Still relatively new to RNA-seq data. I have taken a single BAM file (filtered to proper pairs) for human paired-end RNA-seq data. Below is the output for STAR alignment.
Number of input reads | 172222031
Average input read length | 245
UNIQUE READS:
Uniquely mapped reads number | 123631446
Uniquely mapped reads % | 71.79%
Average mapped length | 253.43
Number of splices: Total | 56672165
Number of splices: Annotated (sjdb) | 55335338
Number of splices: GT/AG | 55607873
Number of splices: GC/AG | 478746
Number of splices: AT/AC | 52251
Number of splices: Non-canonical | 533295
Mismatch rate per base, % | 0.51%
Deletion rate per base | 0.02%
Deletion average length | 1.75
Insertion rate per base | 0.02%
Insertion average length | 1.38
MULTI-MAPPING READS:
Number of reads mapped to multiple loci | 38635060
% of reads mapped to multiple loci | 22.43%
Number of reads mapped to too many loci | 523608
% of reads mapped to too many loci | 0.30%
UNMAPPED READS:
Number of reads unmapped: too many mismatches | 0
% of reads unmapped: too many mismatches | 0.00%
Number of reads unmapped: too short | 8598098
% of reads unmapped: too short | 4.99%
Number of reads unmapped: other | 833819
% of reads unmapped: other | 0.48%
CHIMERIC READS:
Number of chimeric reads | 0
% of chimeric reads | 0.00%
So I have 71.79% of the reads being uniquely mapped to the reference (not horrendous). However, when I look at the results of featureCounts, I have the following output.
|| Process BAM file Aligned.sortedByCoord.out.properPairs.bam... ||
|| Strand specific : reversely stranded ||
|| Paired-end reads are included. ||
|| Total alignments : 401232754 ||
|| Successfully assigned alignments : 67882178 (16.9%) ||
|| Running time : 15.64 minutes ||
Below is the more detailed output file from featureCounts.
Assigned 67882178
Unassigned_Unmapped 0
Unassigned_Read_Type 0
Unassigned_Singleton 0
Unassigned_MappingQuality 0
Unassigned_Chimera 0
Unassigned_FragmentLength 0
Unassigned_Duplicate 0
Unassigned_MultiMapping 277601308
Unassigned_Secondary 0
Unassigned_NonSplit 0
Unassigned_NoFeatures 50284182
Unassigned_Overlapping_Length 0
Unassigned_Ambiguity 5465086
Clearly, featureCounts is dividing the number of assigned alignments to the total alignments, including the multi-mapped reads. Should I instead take the number of alignments assigned divided by the total number of uniquely mapped reads?
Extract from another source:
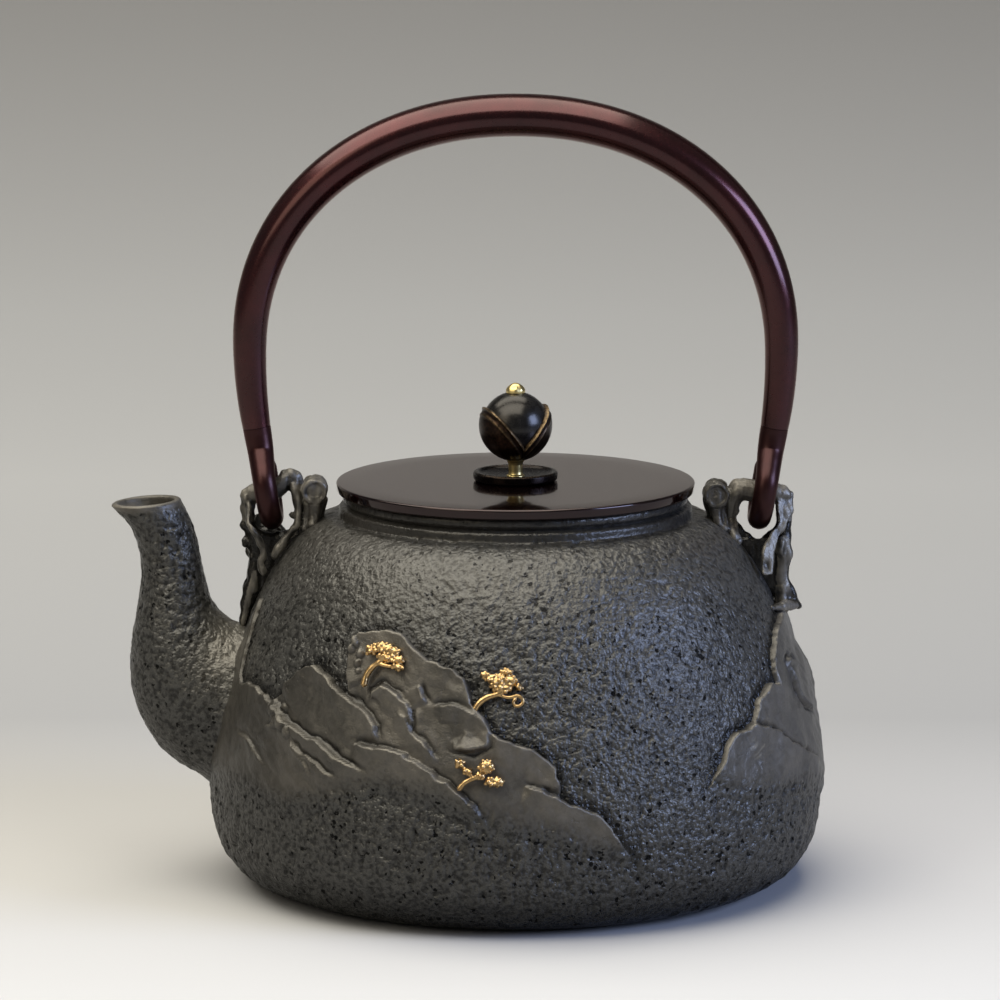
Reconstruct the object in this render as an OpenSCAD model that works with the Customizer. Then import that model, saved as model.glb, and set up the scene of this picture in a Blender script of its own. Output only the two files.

This would instead give me 55% of alignments being assigned. Is there a way to change the percentage assigned reported in featureCounts command? Also, is 55% assigned to exons reasonable for human RNA-seq data?
My STAR command is the following:
STAR --runThreadN 16 --readFilesCommand zcat --outFilterMultimapNmax 20 --genomeDir 'star_genome_index' --outSAMtype BAM SortedByCoordinate --outFileNamePrefix 'BAM/' --readFilesIn 'R1.fastq.gz' 'R2.fastq.gz'
My featureCounts command is the following:
featureCounts -p -t exon -g gene_id -s 2 -T 16 -a gencode.v38.annotation.gtf -o counts.txt Aligned.sortedByCoord.out.properPairs.bam
I did use the infer_experiment.py
to check the strandedness of the library and the majority of the reads could not be inferred. I have tried both reverse stranded and un-stranded in the featureCounts command and get almost identical % assigned.